Max was first introduced to my readers as a secondary character in The Life We Bury. In that novel, he is a good cop, the kind of guy who saves the day, then tips his hat and says, “Just doing my job.” My next three books are an arc for Max’s character.
The first of those three books, The Guise of Another, has Max as a good brother in a good-brother, bad-brother story, where things happen that shake his faith in the system. Then in The Heavens May Fall, Max is haunted by the loss of his wife, and has to choose between following the rules and doing what he believes to be right. This causes him to question his fidelity to following rules—especially when he believes justice is served by breaking the rules.
By the third book, THE DEEP DARK DESCENDING, Max is in a struggle for his soul. He is battling his desire for vengeance and is being pulled to the darkest side of his nature. The three books are stand-alones, but read in succession one can see the journey that leads Max to that precipice.
In addition to THE DEEP DARK DESCENDING, you’ve written The Life We Bury, The Guise of Another, and The Heavens May Fall. Your work has been awarded a Minnesota Book Award, a Barry Award, a Rosebud Award, and the Silver Falchion Award, and you were a finalist for a number of other awards, including an Edgar Award and an Anthony Award. You’re a master at creating tension. In fact, Bookpage has called your work “compulsively suspenseful.” What attracted you to thriller writing? Are there certain themes you find yourself drawn to again and again?
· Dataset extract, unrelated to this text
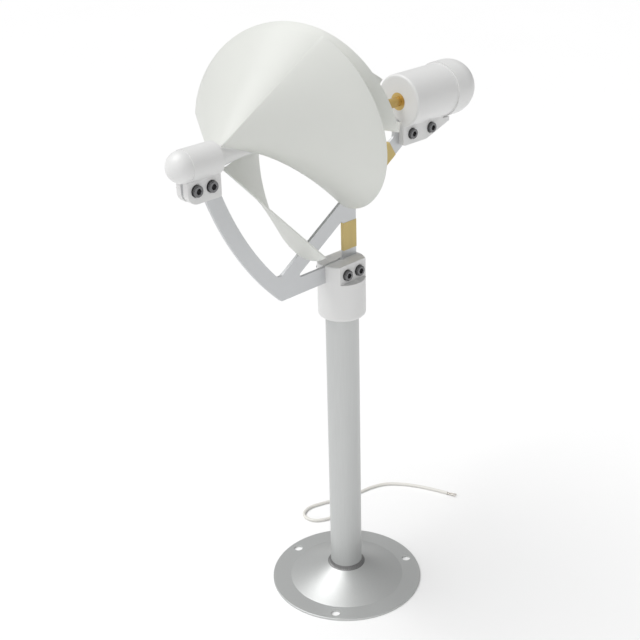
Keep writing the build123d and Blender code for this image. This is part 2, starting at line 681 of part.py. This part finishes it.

As I was setting my course as a writer, I became drawn to mysteries and thrillers because I have a background in law. I resisted it for a long time, but it’s what I know. What I’ve tried to do, however, is use the mystery aspect of the novel as a vehicle to explore characters. My novels have deeper themes like guilt, redemption, forgiveness (and in THE DEEP DARK DESCENDING, justice vs. vengeance). The themes are born out of the character journeys. I want to pull my readers forward with a clever mystery, and draw them in deeper with my characters and themes. But in the end, it will always be about the hero’s journey for me.
Journalism, law…you have an interesting background. Please tell us about your career history. How does your role as a criminal defense attorney impact your writing?
Coming from a blue-collar background, I never thought of myself as college material. I barely got into college, but once there, I realized that I loved learning. I kept at it until I had my law degree, but I never really wanted to be an attorney. After law school, I started studying creative writing because I enjoyed it. I never thought it would be anything more than a hobby. But the more I engaged in that world the more I felt like I belonged there. Rainer Maria Rilke once said (and I’m paraphrasing here), ask yourself if you must write. After giving it serious consideration, if the answer is yes, then you should live your life accordingly.
That’s what pushed me to become a published author—I love to write. I didn’t set out to write mysteries and thrillers. My first notion was to write literary novels. But as a practicing criminal defense attorney, it seemed the natural path to take. After twenty-five years of practicing law, have no shortage of ideas and characters to draw from.
What does your writing routine look like? Do you have a favorite spot (or locale) from which to write?
I have been fortunate in my writing life to be able to have retired from the practice of law. Now I sit in my most comfortable recliner in my basement, next to my dogs, and type my daydreams into my computer. I spend at least six hours every day (including weekends when I’m up against a deadline) working on my manuscripts. The great part is (as the old adage goes) I enjoy what I’m doing, so it never feels like work.
What advice do you have for aspiring crime novelists?
If I could impart some advice, it would be this: give plenty of attention to the personal plot. My first novel, The Life We Bury, is actually two books rolled into one. It is a mystery, but it is also the story of a college student who ran away from home to find a life away from his autistic brother. If the mystery aspect of the novel hadn’t been there, this still would have been a good book. When I am outlining my novels, and I think that I have a good mystery plot down, I set that aside and start over and write the novel about the personal journey of the characters. When I am satisfied that I have a strong enough character story to make its own novel, I combine the two plots together.
What’s next for you, Allen?
There are some terribly exciting things on the horizon. The Life We Bury, my first novel, is being developed as a feature film by Mary Jane Skalski and Damon Lane of Next Wednesday Films, who are working with an established Hollywood writer/director on the adaptation.
I’m also currently working on the sequel to The Life We Bury, and I have my sixth book under contract, which will be a prequel of sorts. It will tell the story of Boady Sanden, one of the characters from both The Life We Bury and The Heavens May Fall, but it will go back to when he was an awkward kid in 1976.
Allen Eskens is the award-winning and USA Today-bestselling author of The Life We Bury, The Guise of Another, and The Heavens May Fall. A criminal-defense attorney for twenty-five years, he lives with his wife in Minnesota, where he is a member of the Twin Cities Sisters in Crime.